Now 46, Marsha is even more stunning than when she first attracted public attention in the 60s as a singer and dancer in 'Hair'. She later became romantically involved with Mick Jagger and for a time was better known as the woman who had his love child. Their daughter Karis was born in 1970, but it took nine years and various court cases before Mick admitted paternity. Today the split has long been healed and last month Marsha, Mick and Jerry Hall all watched proudly as Karis graduated from Yale University, where she studied British History.

Marsha first came to London intending to take three months off from university, but she wanted to be a singer and succeeded here. "I just never went home," she says.

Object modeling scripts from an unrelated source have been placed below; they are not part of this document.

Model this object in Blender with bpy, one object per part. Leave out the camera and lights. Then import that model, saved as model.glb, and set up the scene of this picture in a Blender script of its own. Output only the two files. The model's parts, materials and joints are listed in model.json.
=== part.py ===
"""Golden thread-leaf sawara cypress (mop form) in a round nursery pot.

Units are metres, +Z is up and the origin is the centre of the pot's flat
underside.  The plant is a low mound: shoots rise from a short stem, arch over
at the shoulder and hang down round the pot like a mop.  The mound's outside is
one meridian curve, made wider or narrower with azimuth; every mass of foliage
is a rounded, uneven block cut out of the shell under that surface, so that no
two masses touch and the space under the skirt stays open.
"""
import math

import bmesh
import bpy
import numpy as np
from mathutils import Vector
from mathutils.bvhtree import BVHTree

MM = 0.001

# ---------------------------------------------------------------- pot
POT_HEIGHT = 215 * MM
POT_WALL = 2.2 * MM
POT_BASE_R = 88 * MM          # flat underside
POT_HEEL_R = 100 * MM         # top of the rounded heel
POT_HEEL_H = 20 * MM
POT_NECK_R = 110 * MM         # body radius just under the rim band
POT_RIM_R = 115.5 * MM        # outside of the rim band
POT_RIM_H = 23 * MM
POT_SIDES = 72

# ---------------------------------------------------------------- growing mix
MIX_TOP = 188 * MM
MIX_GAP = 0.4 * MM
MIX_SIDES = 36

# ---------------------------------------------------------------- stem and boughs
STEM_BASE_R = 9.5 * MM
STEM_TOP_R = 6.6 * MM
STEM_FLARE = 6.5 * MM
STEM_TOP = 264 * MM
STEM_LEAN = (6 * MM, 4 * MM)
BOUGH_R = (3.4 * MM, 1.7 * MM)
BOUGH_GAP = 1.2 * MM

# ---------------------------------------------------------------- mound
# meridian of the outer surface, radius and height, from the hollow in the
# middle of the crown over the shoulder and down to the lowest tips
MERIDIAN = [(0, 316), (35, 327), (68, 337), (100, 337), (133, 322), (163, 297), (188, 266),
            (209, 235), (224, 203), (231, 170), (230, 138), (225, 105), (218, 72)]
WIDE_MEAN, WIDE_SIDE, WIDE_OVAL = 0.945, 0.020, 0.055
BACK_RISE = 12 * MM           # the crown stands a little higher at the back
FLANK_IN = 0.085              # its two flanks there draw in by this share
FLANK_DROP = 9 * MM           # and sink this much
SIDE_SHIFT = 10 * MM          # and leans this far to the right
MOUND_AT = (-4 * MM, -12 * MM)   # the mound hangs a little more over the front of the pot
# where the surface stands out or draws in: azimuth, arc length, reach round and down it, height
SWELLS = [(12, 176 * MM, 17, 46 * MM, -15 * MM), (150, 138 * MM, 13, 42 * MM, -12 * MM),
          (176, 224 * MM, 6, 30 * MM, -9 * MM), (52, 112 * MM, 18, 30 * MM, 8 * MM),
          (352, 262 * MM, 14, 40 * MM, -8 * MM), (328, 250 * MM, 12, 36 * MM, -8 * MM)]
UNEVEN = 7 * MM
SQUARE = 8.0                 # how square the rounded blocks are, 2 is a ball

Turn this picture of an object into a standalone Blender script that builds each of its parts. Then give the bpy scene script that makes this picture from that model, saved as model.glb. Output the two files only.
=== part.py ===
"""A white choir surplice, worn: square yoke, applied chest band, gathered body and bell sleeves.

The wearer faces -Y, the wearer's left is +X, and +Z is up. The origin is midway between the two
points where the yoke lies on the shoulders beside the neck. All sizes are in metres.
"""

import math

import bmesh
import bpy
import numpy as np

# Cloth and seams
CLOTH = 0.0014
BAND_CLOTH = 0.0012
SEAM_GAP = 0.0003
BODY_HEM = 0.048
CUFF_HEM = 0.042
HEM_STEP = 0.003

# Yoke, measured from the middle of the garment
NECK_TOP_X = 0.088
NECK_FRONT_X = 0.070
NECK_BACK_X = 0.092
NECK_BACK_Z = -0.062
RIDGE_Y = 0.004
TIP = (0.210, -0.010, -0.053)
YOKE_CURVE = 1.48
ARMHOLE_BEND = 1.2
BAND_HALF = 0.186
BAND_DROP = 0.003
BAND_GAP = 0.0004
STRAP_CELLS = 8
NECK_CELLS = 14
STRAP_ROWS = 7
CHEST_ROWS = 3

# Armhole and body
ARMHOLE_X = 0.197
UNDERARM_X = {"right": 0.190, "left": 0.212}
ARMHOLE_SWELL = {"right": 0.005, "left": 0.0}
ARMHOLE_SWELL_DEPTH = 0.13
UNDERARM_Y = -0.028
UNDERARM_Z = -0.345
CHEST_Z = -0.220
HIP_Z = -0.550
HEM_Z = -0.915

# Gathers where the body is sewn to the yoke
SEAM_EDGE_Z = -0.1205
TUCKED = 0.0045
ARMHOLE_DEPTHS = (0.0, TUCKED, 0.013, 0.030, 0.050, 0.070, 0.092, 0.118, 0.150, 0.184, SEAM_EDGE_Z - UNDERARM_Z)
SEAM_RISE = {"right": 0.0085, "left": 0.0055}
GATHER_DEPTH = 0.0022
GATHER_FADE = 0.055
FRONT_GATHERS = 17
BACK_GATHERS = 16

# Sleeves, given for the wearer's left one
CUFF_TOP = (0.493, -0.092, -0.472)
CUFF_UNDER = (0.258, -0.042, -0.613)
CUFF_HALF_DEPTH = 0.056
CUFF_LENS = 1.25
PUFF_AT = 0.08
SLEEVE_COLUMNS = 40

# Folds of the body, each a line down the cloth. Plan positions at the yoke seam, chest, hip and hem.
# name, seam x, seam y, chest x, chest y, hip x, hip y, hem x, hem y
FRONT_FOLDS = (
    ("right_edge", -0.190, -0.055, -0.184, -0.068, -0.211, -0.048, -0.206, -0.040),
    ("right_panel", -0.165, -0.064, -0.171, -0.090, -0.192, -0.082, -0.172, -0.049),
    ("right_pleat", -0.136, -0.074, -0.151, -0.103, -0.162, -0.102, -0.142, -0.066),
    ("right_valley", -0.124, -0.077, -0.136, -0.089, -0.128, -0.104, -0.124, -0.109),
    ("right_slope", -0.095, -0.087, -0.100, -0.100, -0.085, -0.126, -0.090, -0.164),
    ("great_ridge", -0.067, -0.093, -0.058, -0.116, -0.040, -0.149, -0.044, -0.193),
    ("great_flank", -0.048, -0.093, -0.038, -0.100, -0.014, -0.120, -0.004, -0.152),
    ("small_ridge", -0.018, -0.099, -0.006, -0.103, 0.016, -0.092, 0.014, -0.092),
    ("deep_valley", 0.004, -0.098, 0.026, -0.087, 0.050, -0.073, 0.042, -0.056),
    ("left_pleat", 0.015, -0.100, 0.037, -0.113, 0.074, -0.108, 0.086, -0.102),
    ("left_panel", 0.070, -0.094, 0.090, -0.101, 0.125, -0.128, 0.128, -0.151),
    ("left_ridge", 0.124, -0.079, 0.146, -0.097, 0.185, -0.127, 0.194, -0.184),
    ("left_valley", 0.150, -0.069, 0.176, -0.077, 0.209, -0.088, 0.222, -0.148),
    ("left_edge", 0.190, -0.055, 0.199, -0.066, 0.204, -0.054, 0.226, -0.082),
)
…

Now she divides her time between Folkestone and France, where she writes.

"Books don't come easy, but I now think of myself as a writer who acts. Sometimes I write for 12 hours a day, seven days a week. I live in an isolated spot and don't know anybody there. Even when I'm mowing the lawn, I am writing."

It began with her autobiography, 'Real Life', in 1986, which, she says, she found difficult to write. After that she wanted to write a non-fiction book about mothering, "but it was suggested I write a novel. I didn't think I could. I am shocked that stories come to me."

Her first novel, 'Joy', did well and her second, 'Free', is published by Hamish Hamilton on 13 July. She is already well into her third. "'Free' took two years. I didn't think I could sustain myself for that long. I have never wanted an acting contract for more than six months. But I am a workaholic and, as a single parent with no family here, I got into the rhythm of doing something all the time. Karis went to boarding school at 13, so the weaning process was gradual."

Marsha was married briefly, to a musician, when she was 21, but they have never divorced and remain good friends. She will not say if there is anyone special in her life now. "My work doesn't allow me to be social. What is odd is I slip back and forth between careers but I don't belong to any of them.

"I have a really nice life and I don't mind getting older. I don't want to apologise for being 46. I am a happy person and have a happy, healthy daughter. I think I have done all the right things. I needed to be in rock and roll rather than stay at university. And now I think I am lucky to be able to move between professions. I feel quite blessed."